= Rows =
▬▬▬
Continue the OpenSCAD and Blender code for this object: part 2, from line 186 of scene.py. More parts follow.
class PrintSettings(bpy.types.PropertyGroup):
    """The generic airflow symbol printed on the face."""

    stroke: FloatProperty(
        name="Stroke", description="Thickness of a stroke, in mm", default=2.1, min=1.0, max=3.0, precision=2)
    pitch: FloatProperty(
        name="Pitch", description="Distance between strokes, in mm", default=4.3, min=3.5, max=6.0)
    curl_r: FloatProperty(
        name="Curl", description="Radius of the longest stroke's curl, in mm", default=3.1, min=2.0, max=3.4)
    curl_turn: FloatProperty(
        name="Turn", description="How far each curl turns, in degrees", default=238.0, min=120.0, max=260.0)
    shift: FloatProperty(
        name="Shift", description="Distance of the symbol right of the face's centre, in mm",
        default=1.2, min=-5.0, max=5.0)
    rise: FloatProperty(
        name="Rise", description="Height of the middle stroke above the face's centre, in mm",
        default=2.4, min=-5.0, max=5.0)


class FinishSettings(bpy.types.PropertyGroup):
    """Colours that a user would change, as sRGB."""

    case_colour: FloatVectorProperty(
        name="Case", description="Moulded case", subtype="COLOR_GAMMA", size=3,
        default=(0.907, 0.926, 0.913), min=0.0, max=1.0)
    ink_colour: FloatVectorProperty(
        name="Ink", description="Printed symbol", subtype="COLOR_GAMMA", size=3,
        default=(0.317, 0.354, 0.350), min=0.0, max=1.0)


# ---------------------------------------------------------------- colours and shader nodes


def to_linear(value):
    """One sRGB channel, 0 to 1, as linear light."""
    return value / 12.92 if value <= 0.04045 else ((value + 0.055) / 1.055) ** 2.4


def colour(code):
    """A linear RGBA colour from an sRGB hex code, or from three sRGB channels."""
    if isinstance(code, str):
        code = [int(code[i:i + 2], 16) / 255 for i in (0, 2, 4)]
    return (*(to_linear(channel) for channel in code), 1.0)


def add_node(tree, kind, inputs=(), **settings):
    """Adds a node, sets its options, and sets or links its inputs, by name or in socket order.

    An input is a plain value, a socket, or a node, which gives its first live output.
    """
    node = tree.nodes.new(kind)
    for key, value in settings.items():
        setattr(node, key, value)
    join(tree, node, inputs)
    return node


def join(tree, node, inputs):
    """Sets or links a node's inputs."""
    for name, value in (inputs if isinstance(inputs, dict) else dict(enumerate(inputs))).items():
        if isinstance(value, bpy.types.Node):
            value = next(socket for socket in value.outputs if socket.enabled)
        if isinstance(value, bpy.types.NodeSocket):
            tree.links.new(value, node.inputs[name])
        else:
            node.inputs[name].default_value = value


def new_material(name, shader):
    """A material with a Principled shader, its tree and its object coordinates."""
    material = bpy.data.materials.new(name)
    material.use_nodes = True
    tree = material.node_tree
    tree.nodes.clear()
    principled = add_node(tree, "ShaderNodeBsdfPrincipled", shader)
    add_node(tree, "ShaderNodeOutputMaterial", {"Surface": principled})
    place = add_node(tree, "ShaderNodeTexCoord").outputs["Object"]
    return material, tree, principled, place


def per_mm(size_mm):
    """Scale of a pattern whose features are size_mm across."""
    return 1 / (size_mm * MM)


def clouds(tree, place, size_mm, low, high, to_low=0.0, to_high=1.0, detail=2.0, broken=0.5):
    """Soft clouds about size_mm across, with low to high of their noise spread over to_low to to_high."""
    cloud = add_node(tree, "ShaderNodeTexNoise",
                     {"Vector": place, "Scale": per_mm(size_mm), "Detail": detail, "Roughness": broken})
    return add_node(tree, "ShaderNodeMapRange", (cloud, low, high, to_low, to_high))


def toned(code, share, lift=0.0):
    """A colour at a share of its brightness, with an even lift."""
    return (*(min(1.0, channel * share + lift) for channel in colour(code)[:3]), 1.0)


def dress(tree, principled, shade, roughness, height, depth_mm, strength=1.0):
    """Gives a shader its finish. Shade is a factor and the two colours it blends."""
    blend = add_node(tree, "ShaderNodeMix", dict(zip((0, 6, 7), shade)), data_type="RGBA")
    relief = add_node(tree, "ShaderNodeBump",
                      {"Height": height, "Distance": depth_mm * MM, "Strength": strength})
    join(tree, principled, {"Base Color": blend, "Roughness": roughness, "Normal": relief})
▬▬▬
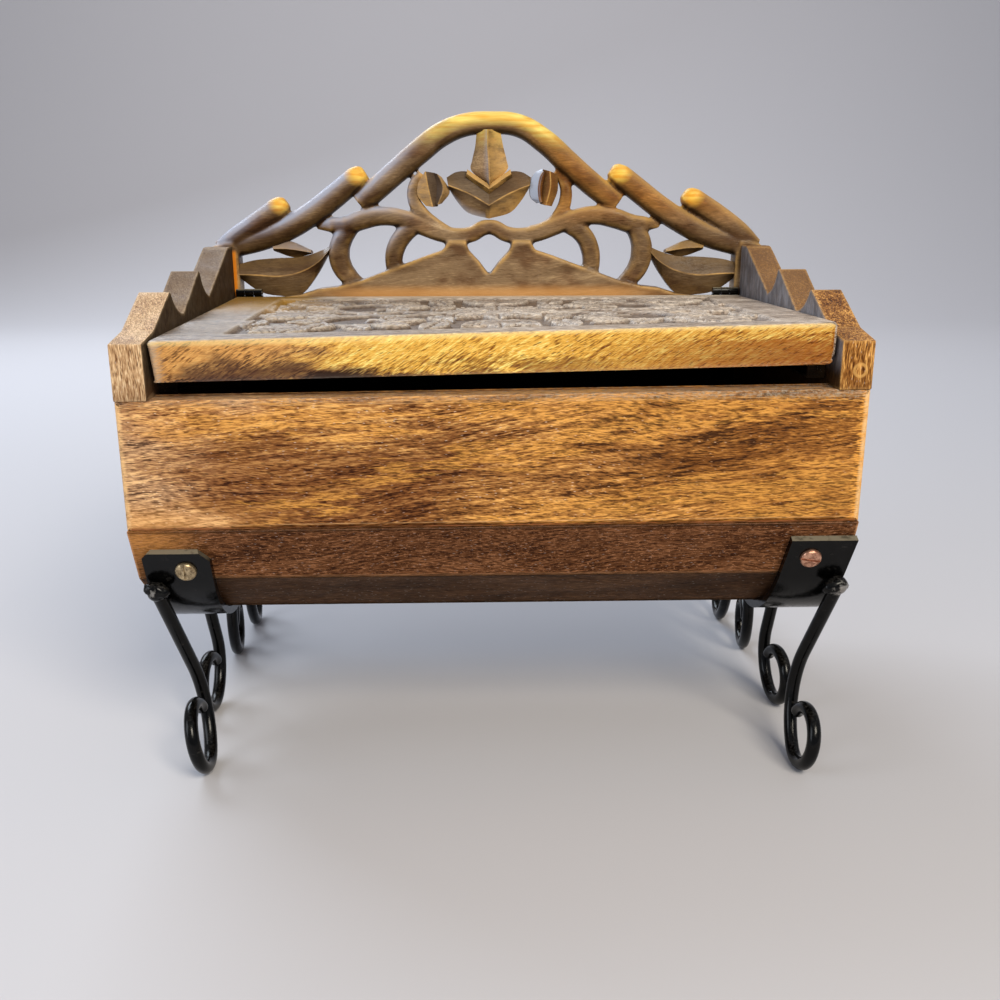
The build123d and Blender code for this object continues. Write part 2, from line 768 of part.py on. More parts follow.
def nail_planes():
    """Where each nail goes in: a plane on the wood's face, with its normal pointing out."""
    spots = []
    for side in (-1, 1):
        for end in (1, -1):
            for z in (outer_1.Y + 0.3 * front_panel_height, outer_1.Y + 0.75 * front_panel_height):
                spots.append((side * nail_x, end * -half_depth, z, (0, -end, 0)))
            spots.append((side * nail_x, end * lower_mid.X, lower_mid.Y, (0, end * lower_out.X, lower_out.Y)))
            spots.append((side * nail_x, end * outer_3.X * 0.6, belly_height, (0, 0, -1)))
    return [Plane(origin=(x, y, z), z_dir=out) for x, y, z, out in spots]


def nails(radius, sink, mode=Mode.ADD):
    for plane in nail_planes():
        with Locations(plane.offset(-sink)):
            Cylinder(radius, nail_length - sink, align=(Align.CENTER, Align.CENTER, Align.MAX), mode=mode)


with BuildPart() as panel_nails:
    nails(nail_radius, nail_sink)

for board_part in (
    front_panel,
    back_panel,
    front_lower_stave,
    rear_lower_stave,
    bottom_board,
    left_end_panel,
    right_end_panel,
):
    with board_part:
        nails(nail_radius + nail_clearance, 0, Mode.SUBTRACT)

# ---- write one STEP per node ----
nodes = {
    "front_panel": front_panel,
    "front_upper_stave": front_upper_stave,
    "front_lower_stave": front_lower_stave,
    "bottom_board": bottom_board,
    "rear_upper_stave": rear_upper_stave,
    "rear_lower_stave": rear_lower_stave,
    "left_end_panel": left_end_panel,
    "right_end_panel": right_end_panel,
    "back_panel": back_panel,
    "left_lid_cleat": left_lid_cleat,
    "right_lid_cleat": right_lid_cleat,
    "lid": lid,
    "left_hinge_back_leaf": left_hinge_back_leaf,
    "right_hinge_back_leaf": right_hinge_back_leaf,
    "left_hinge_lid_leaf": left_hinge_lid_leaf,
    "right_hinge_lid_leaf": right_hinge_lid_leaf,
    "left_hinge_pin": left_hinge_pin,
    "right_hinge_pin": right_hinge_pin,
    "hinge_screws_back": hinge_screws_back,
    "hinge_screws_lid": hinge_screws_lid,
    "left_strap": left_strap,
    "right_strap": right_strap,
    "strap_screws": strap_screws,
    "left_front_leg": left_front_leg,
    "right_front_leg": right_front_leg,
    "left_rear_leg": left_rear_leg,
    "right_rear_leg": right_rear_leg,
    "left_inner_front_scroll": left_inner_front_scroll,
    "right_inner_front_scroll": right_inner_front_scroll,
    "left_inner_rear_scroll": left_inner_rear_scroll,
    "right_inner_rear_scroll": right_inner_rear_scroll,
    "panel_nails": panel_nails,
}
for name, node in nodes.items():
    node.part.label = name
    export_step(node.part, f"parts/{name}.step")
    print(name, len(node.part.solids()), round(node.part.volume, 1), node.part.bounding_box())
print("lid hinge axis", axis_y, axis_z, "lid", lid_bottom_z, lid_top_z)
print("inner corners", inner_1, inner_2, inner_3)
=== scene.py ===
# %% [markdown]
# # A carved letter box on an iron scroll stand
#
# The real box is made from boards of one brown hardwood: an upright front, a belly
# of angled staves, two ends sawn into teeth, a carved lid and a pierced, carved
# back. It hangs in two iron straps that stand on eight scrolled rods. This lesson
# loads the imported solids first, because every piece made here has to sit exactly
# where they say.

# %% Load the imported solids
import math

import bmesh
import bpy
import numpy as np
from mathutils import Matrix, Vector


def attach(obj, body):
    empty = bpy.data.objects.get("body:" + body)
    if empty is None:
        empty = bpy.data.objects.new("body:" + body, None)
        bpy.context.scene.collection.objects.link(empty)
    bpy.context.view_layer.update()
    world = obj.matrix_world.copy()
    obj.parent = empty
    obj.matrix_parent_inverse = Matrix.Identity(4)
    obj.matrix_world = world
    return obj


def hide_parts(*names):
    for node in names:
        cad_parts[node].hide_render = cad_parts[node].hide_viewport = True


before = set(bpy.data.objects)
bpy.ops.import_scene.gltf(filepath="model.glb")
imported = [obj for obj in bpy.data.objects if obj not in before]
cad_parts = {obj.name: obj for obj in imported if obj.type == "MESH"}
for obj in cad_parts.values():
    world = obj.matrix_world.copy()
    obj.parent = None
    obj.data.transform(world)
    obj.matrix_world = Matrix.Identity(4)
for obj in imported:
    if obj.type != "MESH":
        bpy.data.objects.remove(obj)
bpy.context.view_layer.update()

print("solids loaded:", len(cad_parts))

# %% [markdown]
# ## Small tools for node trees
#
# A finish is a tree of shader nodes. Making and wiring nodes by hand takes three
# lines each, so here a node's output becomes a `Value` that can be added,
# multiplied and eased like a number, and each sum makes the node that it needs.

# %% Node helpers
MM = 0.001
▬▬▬
= Set task =
From the records above, print exactly the lines that run from the line with "for name, node" to the line with "bpy.data.objects.remove(obj)", inclusive.

= Written response =
for name, node in nodes.items():
    node.part.label = name
    export_step(node.part, f"parts/{name}.step")
    print(name, len(node.part.solids()), round(node.part.volume, 1), node.part.bounding_box())
print("lid hinge axis", axis_y, axis_z, "lid", lid_bottom_z, lid_top_z)
print("inner corners", inner_1, inner_2, inner_3)
=== scene.py ===
# %% [markdown]
# # A carved letter box on an iron scroll stand
#
# The real box is made from boards of one brown hardwood: an upright front, a belly
# of angled staves, two ends sawn into teeth, a carved lid and a pierced, carved
# back. It hangs in two iron straps that stand on eight scrolled rods. This lesson
# loads the imported solids first, because every piece made here has to sit exactly
# where they say.

# %% Load the imported solids
import math

import bmesh
import bpy
import numpy as np
from mathutils import Matrix, Vector


def attach(obj, body):
    empty = bpy.data.objects.get("body:" + body)
    if empty is None:
        empty = bpy.data.objects.new("body:" + body, None)
        bpy.context.scene.collection.objects.link(empty)
    bpy.context.view_layer.update()
    world = obj.matrix_world.copy()
    obj.parent = empty
    obj.matrix_parent_inverse = Matrix.Identity(4)
    obj.matrix_world = world
    return obj


def hide_parts(*names):
    for node in names:
        cad_parts[node].hide_render = cad_parts[node].hide_viewport = True


before = set(bpy.data.objects)
bpy.ops.import_scene.gltf(filepath="model.glb")
imported = [obj for obj in bpy.data.objects if obj not in before]
cad_parts = {obj.name: obj for obj in imported if obj.type == "MESH"}
for obj in cad_parts.values():
    world = obj.matrix_world.copy()
    obj.parent = None
    obj.data.transform(world)
    obj.matrix_world = Matrix.Identity(4)
for obj in imported:
    if obj.type != "MESH":
        bpy.data.objects.remove(obj)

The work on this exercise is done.